In December 2020 and January 2021, Justice Alka Sarin allowed the petitions of two live-in couples seeking protection of their lives and liberty as enshrined under Article 21 of the Constitution of India. She held that the petitioners are major (though not marriageable age) and “have every right to live their lives as they desire within the four corners of the law”. Neither the parents nor the society can compel otherwise.
However, on March 10, 2021, in Moyna Khatun v. State of Punjab, Justice Arvind Singh Sangwan dismissed a similar petition holding that such a relationship, not being a “marital relationship”, “cannot be morally accepted in society”. Again, on May 11, Justice H.S. Madaan, in Gulza Kumari v. State of Punjab, refused protection as such a relationship is “morally and socially not acceptable” and also criticized the petitioners for seeking approval on their relationship “in the garb of filing the present petition”. On the following day, Justice Anil Kshetarpal in Ujjawal v. State of Haryana, took almost identical position that “the entire social fabric of the society would get disturbed”. Both were one-liner orders.

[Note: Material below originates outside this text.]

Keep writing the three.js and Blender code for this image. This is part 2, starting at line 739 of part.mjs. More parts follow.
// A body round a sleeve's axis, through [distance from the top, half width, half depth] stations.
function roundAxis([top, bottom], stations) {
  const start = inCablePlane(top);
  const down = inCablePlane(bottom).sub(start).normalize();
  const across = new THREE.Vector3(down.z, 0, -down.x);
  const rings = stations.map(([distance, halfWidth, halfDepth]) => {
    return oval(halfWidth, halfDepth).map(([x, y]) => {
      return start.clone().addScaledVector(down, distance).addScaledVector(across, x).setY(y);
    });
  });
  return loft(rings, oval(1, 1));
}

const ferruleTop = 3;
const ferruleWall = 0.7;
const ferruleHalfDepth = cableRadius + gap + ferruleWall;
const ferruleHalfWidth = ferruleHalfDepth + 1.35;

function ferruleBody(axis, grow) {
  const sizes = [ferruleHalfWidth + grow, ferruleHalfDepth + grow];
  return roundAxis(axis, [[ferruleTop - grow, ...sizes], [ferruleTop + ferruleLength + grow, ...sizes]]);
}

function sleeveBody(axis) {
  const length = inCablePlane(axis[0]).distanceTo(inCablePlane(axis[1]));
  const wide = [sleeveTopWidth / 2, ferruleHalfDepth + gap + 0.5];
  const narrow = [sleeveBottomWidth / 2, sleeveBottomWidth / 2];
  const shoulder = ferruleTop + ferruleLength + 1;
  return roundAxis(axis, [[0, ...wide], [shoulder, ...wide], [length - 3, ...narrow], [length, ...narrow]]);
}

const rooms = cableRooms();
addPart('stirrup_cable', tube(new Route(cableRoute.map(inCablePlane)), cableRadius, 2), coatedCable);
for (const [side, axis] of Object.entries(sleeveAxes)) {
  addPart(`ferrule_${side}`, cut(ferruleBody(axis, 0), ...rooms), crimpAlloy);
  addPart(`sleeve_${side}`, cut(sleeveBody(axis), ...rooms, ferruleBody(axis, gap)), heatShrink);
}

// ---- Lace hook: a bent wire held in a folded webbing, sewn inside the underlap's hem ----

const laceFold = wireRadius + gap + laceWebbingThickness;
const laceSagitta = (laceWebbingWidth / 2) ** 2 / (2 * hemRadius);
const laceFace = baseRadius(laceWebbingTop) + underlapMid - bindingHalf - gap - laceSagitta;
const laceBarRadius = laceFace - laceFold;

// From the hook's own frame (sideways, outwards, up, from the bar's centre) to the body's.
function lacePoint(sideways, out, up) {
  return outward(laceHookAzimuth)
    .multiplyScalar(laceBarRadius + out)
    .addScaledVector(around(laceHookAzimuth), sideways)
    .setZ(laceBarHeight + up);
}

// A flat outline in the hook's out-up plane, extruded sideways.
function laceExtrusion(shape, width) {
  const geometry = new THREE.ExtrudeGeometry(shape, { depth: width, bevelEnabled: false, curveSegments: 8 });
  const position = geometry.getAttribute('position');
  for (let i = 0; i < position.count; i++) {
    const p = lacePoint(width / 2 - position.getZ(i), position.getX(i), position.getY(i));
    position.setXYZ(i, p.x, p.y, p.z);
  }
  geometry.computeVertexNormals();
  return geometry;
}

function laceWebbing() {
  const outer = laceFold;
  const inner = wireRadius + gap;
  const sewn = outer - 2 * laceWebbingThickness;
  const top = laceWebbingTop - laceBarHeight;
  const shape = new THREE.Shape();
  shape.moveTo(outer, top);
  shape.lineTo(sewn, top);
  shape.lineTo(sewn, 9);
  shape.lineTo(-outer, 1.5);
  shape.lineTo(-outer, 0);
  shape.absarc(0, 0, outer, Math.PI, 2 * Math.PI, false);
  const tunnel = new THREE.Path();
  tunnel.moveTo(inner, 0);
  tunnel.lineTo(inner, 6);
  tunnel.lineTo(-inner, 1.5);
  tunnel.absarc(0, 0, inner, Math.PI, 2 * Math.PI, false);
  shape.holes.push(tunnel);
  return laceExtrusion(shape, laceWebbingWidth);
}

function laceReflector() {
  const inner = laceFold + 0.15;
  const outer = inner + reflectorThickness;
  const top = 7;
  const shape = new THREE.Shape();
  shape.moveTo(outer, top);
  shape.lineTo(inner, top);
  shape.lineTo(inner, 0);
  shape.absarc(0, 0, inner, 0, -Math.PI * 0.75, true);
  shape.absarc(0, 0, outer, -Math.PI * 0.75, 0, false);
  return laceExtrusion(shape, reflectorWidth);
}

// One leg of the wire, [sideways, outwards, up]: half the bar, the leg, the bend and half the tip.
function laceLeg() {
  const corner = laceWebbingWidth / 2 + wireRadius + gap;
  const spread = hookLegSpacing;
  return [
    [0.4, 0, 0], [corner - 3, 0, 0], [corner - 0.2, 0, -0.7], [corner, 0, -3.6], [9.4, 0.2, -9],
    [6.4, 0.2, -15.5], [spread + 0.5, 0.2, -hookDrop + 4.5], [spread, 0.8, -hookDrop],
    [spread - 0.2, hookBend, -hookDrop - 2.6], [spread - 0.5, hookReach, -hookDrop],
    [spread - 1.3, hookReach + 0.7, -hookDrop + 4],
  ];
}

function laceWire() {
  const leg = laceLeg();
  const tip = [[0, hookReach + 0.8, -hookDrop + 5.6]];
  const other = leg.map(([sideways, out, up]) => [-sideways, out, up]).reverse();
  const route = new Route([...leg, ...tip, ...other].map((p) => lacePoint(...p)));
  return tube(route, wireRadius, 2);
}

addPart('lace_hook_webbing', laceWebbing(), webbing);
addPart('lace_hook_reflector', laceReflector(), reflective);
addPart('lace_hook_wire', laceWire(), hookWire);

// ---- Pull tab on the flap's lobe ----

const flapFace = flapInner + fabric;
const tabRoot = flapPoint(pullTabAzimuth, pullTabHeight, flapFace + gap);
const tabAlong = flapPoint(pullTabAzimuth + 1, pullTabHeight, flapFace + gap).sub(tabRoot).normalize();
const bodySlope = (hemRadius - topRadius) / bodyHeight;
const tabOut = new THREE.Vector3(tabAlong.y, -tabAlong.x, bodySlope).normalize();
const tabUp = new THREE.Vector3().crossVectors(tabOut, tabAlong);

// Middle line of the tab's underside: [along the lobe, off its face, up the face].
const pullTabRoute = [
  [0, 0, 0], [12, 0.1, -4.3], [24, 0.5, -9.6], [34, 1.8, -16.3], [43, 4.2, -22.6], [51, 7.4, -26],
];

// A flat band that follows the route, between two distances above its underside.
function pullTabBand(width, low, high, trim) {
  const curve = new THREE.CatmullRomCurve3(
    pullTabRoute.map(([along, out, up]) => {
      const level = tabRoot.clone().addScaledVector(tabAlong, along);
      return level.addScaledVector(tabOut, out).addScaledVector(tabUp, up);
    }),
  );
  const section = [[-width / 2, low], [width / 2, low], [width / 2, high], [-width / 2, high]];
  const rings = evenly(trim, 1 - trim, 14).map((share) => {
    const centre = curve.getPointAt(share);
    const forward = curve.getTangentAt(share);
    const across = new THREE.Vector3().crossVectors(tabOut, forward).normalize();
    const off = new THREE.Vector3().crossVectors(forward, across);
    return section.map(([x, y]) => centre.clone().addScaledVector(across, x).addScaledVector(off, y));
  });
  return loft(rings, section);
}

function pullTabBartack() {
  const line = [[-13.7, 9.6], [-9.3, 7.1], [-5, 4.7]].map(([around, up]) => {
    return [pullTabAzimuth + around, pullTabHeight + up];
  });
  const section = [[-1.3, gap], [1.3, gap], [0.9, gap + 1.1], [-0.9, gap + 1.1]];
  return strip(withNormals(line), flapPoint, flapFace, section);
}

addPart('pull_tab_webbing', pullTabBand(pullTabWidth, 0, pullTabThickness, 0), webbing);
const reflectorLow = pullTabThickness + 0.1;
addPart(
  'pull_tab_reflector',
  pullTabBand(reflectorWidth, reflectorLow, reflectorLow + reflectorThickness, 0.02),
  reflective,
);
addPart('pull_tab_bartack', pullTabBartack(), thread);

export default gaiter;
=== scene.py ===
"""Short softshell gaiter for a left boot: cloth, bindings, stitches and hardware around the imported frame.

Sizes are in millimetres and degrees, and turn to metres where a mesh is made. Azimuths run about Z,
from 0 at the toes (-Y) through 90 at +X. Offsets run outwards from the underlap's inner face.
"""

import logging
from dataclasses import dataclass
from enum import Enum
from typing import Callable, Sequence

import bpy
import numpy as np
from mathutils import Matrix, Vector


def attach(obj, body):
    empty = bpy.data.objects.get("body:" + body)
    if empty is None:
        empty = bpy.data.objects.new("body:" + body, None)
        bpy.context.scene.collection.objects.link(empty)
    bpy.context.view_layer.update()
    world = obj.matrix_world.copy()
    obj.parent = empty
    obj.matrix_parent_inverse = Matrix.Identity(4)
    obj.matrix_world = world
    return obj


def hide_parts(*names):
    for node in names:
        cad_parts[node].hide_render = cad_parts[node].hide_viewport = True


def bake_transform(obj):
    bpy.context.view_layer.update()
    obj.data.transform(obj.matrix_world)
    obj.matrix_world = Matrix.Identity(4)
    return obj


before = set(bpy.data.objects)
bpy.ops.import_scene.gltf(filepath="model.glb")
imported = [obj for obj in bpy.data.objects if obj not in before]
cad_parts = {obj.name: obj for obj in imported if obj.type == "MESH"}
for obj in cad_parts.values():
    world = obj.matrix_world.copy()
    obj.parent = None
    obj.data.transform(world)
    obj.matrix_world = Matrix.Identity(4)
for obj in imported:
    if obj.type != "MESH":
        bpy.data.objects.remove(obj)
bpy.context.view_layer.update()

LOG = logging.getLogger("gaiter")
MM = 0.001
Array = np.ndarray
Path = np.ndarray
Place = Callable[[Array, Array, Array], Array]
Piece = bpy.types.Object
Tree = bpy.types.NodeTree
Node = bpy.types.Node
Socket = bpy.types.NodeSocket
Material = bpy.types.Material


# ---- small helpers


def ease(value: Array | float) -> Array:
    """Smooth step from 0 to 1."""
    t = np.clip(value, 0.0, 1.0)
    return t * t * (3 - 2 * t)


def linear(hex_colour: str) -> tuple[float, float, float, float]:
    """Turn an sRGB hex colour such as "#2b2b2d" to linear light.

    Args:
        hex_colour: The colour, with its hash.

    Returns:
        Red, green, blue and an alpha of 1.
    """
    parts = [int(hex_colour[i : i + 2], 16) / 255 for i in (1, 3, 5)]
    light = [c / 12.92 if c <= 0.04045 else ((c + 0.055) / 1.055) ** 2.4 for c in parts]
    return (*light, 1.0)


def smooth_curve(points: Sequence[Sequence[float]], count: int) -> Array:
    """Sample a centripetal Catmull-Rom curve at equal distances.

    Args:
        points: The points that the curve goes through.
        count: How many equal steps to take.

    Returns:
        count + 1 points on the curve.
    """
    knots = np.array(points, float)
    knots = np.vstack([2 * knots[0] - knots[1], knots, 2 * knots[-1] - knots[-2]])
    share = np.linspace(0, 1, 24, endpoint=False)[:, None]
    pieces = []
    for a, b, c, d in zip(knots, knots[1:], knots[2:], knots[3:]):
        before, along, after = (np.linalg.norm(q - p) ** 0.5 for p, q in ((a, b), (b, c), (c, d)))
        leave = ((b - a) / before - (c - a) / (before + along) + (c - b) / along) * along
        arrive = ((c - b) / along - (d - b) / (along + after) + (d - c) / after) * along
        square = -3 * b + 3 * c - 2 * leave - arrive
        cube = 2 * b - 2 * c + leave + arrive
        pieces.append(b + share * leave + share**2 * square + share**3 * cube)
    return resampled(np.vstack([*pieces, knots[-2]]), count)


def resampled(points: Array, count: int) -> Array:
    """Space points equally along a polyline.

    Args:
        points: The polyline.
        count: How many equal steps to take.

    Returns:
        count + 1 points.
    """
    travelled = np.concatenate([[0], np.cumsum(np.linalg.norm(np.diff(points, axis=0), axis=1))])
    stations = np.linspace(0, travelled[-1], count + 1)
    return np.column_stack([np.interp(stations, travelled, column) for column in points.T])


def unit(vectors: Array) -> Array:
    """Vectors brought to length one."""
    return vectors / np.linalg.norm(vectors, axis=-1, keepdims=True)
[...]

Fortunately, on May 18, Justice Sudhir Mittal in Pardeep Singh v. State of Haryana turned the tide. He observed that Article 21 includes the right to choose a partner of his/her choice and the Constitution guarantees equal protection to all – married or live-in couples. He also noted that there is growing social acceptance for such relationships. On the same day, Justice Jaishree Thakur in Soniya v. State of Haryana while approving a protection plea, cautioned about the prevalence of notorious practice of honour killings in the North Indian states including Punjab and Haryana. Therefore, if protection is denied, the courts would also be failing in their duty to provide protection to its citizens under Article 21 and to uphold the Rule of law. She also referred to Shakti Vahini v. UoI (2018), where the SC had laid down various preventive and remedial measures in combating honour crimes, especially in the context of inter-caste or inter-religious marriages.

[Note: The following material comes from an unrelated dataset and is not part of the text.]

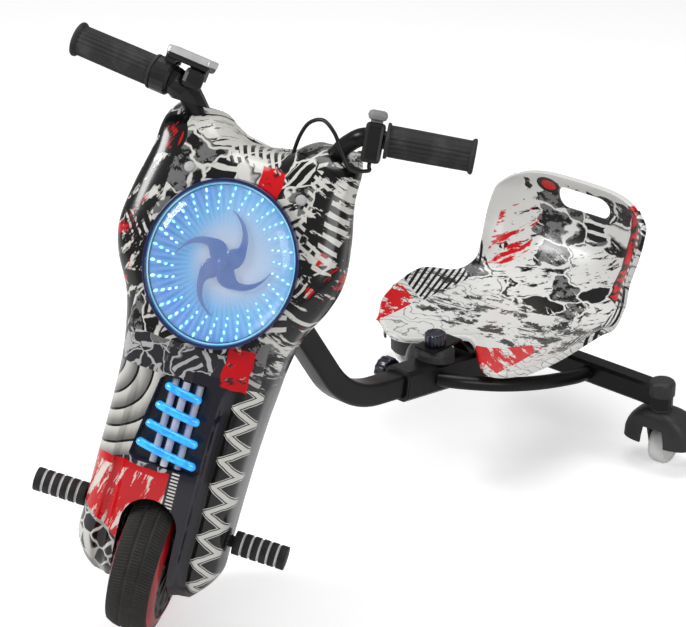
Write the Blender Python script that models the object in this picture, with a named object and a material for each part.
"""A child's electric drift tricycle, built as separate pieces at real size.

Forward is -Y, the rider's left is +X and up is +Z. The three wheels stand on Z = 0, and the
origin is on the floor in the middle of the tricycle. Lengths along it are counted from the
front wheel's centre. The steering is turned to the left, as it stands.
"""
import math

import bmesh
import bpy
from mathutils import Matrix, Vector

# The front wheel's centre lies this far ahead of the origin
MIDDLE = 0.3823

# Fits
GAP = 0.0003
RUNNING = 0.0025

# Steering: rake of the axis, and how far the bars are turned to the left
RAKE = math.radians(25.0)
STEER = math.radians(31.0)

# Front wheel, in which the hub motor sits
TYRE_RADIUS = 0.100
TYRE_WIDTH = 0.052
BEAD_RADIUS = 0.084
BEAD_WIDTH = 0.0464
RIM_FLANGE = 0.002
RIM_RADIUS = 0.0925
RIM_HALF = 0.0302
WHEEL_FACETS = 28
DRUM_RADIUS = 0.077
STATOR_RADIUS = 0.0705
STATOR_WIDTH = 0.026
AXLE_RADIUS = 0.006
NUT_WIDTH = 0.019
NUT_HEIGHT = 0.006

# Fork and headset, along the steering axis from the wheel centre
FORK_INNER = 0.0335
FORK_WALL = 0.008
FORK_DEPTH = 0.034
FORK_TIP = -0.020
CROWN_HEIGHT = 0.016
STEERER_RADIUS = 0.014
STEERER_WALL = 0.0025
HEAD_FOOT = 0.335
HEAD_TOP = 0.420
HEAD_WALL = 0.003
BEARING_WALL = 0.0035
BEARING_LIP = 0.005
HEAD_NUT_HEIGHT = 0.010

# Handlebar
BAR_RADIUS = 0.011
BAR_FACETS = 10
BAR_HEIGHT = 0.473
BAR_FORWARD = 0.026
BAR_FLAT = 0.040
GRIP_SPAN = 0.2415
GRIP_LENGTH = 0.103
GRIP_RADIUS = 0.0184
GRIP_FLANGE = 0.0208
GRIP_INNER_HEIGHT = 0.550
GRIP_OUTER_HEIGHT = 0.561
GRIP_INNER_FORWARD = 0.082
GRIP_OUTER_FORWARD = 0.072
CLAMP_HEIGHT = 0.032
CLAMP_WALL = 0.006

# Fairing: a front shell and a rear shell that meet on the plane of the steering axis
SHELL = 0.003
LAP = 0.003
FAIRING_FOOT = -0.038
FAIRING_TOP = 0.5265
VALLEY = 0.024
SECTION_POWER = 4.0
TUCK = 0.011
TUCK_FOOT = 0.220
TUCK_TOP = 0.330
TUCK_SHARE = 1.3
GROOVE_DEPTH = 0.007
GROOVE_INNER = 0.044
GROOVE_OUTER = 0.063
GROOVE_TOP = 0.235
BACK_DEPTH = 0.022
STEM_POCKET = 0.040
POCKET_FOOT = 0.443
WELL_HALF = 0.056
WELL_DEPTH = 0.026
WELL_FOOT = 0.322
WELL_TOP = 0.4385
WELL_WALL = 0.0025
BRACKET_HALF = 0.050
BRACKET_FOOT = 0.158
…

The P&H High Court orders were not only conflicting but untenable in law. The Judges imposed social and personal ideas on morality (fairness; notion of good and bad) in refusing protection to couples whose lives were under serious threat. We live in a country governed by a written Constitution and ‘constitutional morality’ must prevail over ‘societal morality’. In Government of NCT of Delhi v. Union of India (2018), Dipak Misra, CJI, had defined “constitutional morality” as “the morality that has inherent elements in the constitutional norms and the conscience of the Constitution. Any act to garner justification must possess the potentiality to be in harmony with the constitutional impulse.”
In Shafin Jahan v. Asokan (2018), popularly known as Hadiya’s case, the SC held: “The social values and morals have their space but they are not above the constitutionally guaranteed freedom.” Further in Navtej Singh Johar v. UoI (2018), it was held that the courts are expected “to uphold the cherished principles of the Constitution and not guided by majoritarian view or popular perception”. Significantly, Dr. D.Y. Chandrachud, J. referred to Dr Ambedkar’s words before the Constituent Assembly: “Constitutional morality is not a natural sentiment. It has to be cultivated. We must realize that our people have yet to learn it.”

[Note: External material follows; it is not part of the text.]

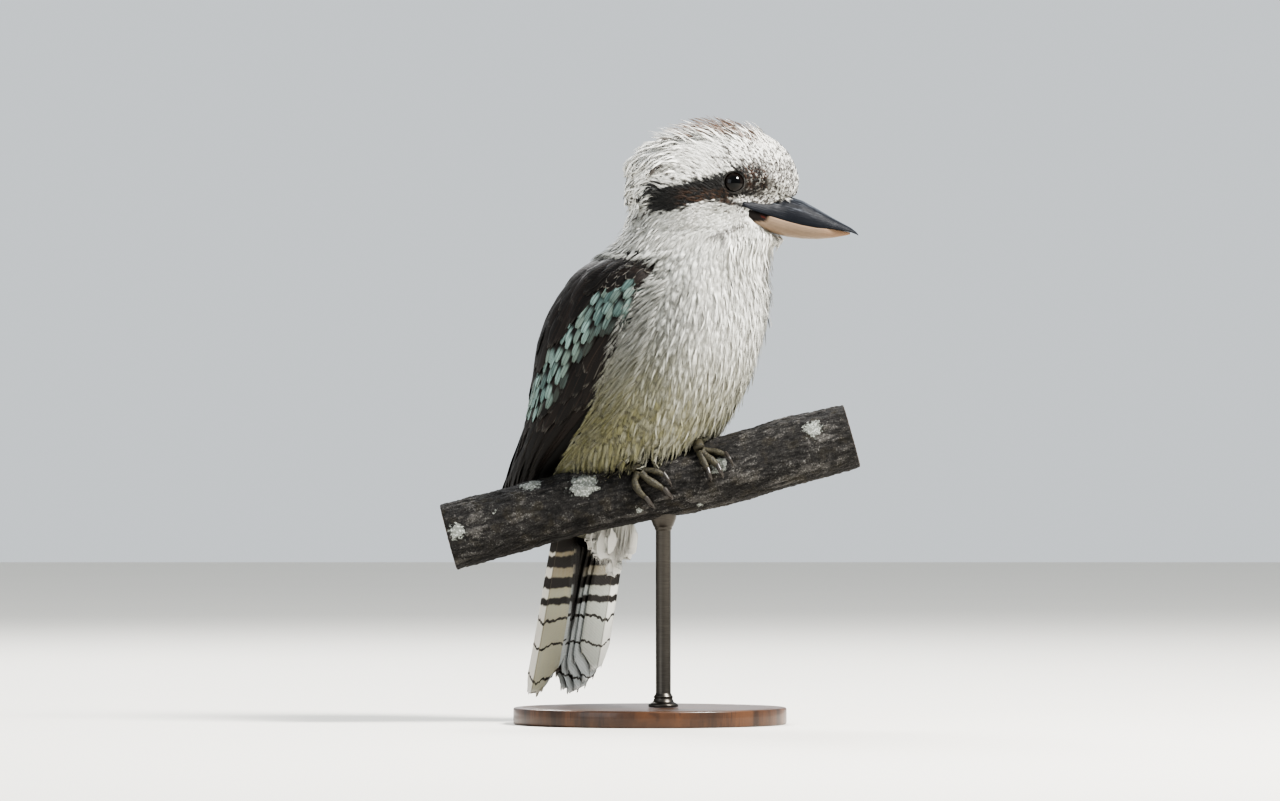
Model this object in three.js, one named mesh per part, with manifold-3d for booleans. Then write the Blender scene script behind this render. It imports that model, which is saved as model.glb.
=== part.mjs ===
// A laughing kookaburra at life size, perched on a short cut of branch over a plain display stand.
// Millimetres, +Z up. +X runs level along the perch, towards the end that rises and that the bill points to.
// The bird faces halfway between +X and -Y. The origin is the centre of the base's underside.
import * as THREE from "three";
import { mergeVertices } from "three/addons/utils/BufferGeometryUtils.js";
import Module from "manifold-3d";

const wasm = await Module();
wasm.setup();
const { Manifold } = wasm;
const rad = THREE.MathUtils.degToRad;
const { lerp, clamp, smoothstep } = THREE.MathUtils;
const vec = (x, y, z) => new THREE.Vector3(x, y, z);

// Clearance that every node keeps to the nodes it touches
const gap = 0.35;

// Body outline as level slices, from the vent up to the crown. Each slice is a rounded oval with its
// middle at x, y, turned so that its front faces turn degrees from +X, with its front, back and side
// reach in millimetres and a power: 2 is an ellipse, more is squarer.
const sliceNames = ["height", "x", "y", "turn", "front", "back", "side", "power"];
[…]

The orders denying protection also ignored an array of precedents, including few mentioned hereinabove, where the courts had held that the right to choose life partner is recognized by the Constitution. It appears that the orders were nothing but travesty of justice.
Moreover, the later orders ignored the previous ones by coordinate benches of the P&H High Court allowing protection to runaway couples. The SC in S. Kasi v. State (2020) had categorically held: “Judicial discipline envisages that a coordinate Bench follow the decision of an earlier coordinate Bench. If a coordinate Bench does not agree with the principles of law enunciated by another Bench, the matter may be referred only to a Larger Bench.”
Finally on May 18, 2021, the wisdom prevailed. In view of such conflicting orders of coordinate benches, Justice Kshetarpal in Yash Pal v. State of Haryana, referred the matter to a Larger Bench after framing a couple of questions: a) Whether the Court is required to grant protection to such petitioners without determining their marital status? b) If the answer to the above is in the negative, what are the circumstances in which the Court can deny them protection?
As the Judges play snakes and ladders, the petitioners with their lives in jeopardy remain the worst sufferers. The SC must take note of such fickleness and at least issue an advisory to all the High Courts to avoid such undesirable situations. I am tempted to reiterate a quote popularised by the Spiderman comics: “With great power comes great responsibility”. Hon’ble Judges of the Constitutional Courts ought to remember this.
Views expressed above are the author’s own.